In an interview last week with The American Independent, Family Foundation official Chris Freund claimed that subcommittee process had been insufficient and that lawmakers didn’t have an opportunity to “vet him thoroughly.”

“They don’t have a lot of time,” Freund said of lawmakers on the judicial subcommittee. “They can ask questions but it’s just simply based on a resume that’s put in front of them and some paperwork and they kind of take the word of the legislators who have brought the individuals before the committee.”

But Democratic Del. Jennifer McClellan, who serves on the House Courts of Justice committee, disputes Freund’s assertions. McClellan tells TAI that lawmakers had time to prepare for the judicial interviews and could ask as many questions as they wanted.
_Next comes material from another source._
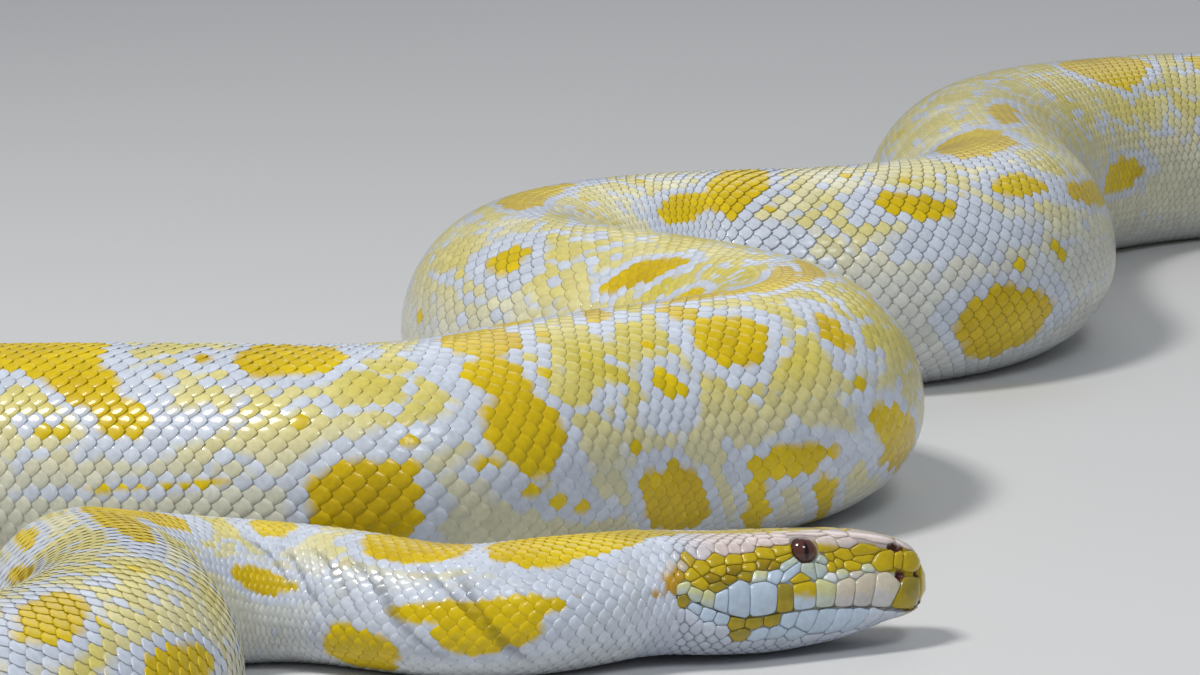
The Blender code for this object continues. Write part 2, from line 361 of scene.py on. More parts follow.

“The judicial interviews are not under a time limit,” McClellan says. “I sat through interviews in which sitting judges and judicial candidates are grilled for sometimes up to an hour over concerns raised by the press, individuals, or lawmakers.”

McClellan said the case of Norfolk Circuit Judge Norman Thomas showed that lawmakers had the ability to go far beyond reviewing “resumes” and could have thoroughly investigated candidates they had concerns about.

Thomas pleaded no contest to a charge of violating a protective order in 2005. At his reappointment interview in December 2011, lawmakers asked Thomas to explain in detail his involvement in the incident and ultimately decided not to reappoint him, McClellan said.

McClellan said Thorne-Begland received one question during his subcommittee interview about a courtroom dispute he was involved in, but no questions about his discharge from the military, his decision to come out on television, or his gay rights advocacy.

“Delegate Cline asked him what kind of plane he flew when he was in the Navy,” McClellan said. “Given the way the Republican caucus talks, if anyone had concerns they would have asked more questions.”